Which is quite elegant. Fortran 90 provided a selectcase structure, which was essentially a replacement for the computed goto:

select case (i)
    case (C1)
        S1
    case (C2)
        S2
    case default
        Sd
end select

Here C1 and C2 are selectors which can consist of a list and/or range of integers, character or logical constants. The switch statement in Swift is a derivative of that of C:

switch C {
    case P1 : S1;
    case P2 : S2;
    case P3 : S3;
    default : Sd;
}

The major difference is that in Swift case statements do not implicitly fall-through. Swift case statements can match multiple cases on the same line – each value is separated by a comma before the colon. Also it allows ranges (X…Y). Here’s an example:

switch X {
    case 0,2,4,6,8 : println(“even”)
    case 1,3,5,7,9 : println(“odd”)
    default : println(“NaN”)
}

Finally, an elegant fix to the limitations of C’s switch.

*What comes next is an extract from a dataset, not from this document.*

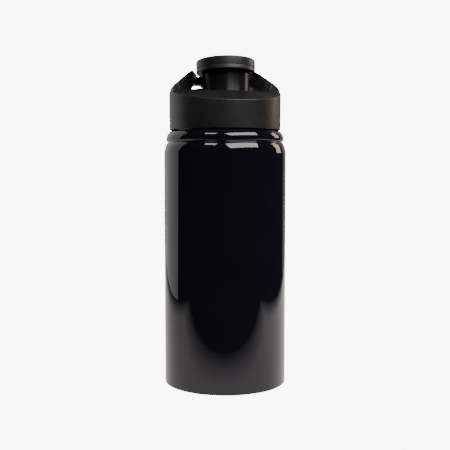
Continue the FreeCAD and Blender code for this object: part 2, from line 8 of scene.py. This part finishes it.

Note that neither Lua, nor Python, nor Julia have a case or switch equivalent.

What’s in a name?

There are many good languages that have poor names.

C → Because it comes after B?
Java → Was it meant to be named after coffee, or the island?
Python → a big snake?
C++ → Better than C?
Perl → **BORING**

And anything that is just an acronym is just shear laziness. There are some names that I think are okay – Pascal(Blaise Pascal), Julia (from a random conversation), Oberon (moon of Uranus). But what about some really cool names? Here are some words that I like, and I think would invoke more interesting discussions than “C”.

zephyr → a soft gentle breeze, commonly used to name trains, a famous one which was streamlined. Now the name of an operating system.
rhubarb → a plant. Might be a good name for a recursive language.
Awa → Māori for river. Easy to say, short, sweet.
foehn → German for a dry warm wind. Just sounds nice. More European?
chinook → wind, helicopter (is there a wind thing happening here?)
Pålegg → anything put on a piece of bread (Norwegian). A language with the lot!
Boketto → no real translation from Japanese (staring at the sky without a thought?)

Sometimes the best name for a language is something that has no meaning. Maybe it rolls off the tongue nicely, or maybe it just sounds cool.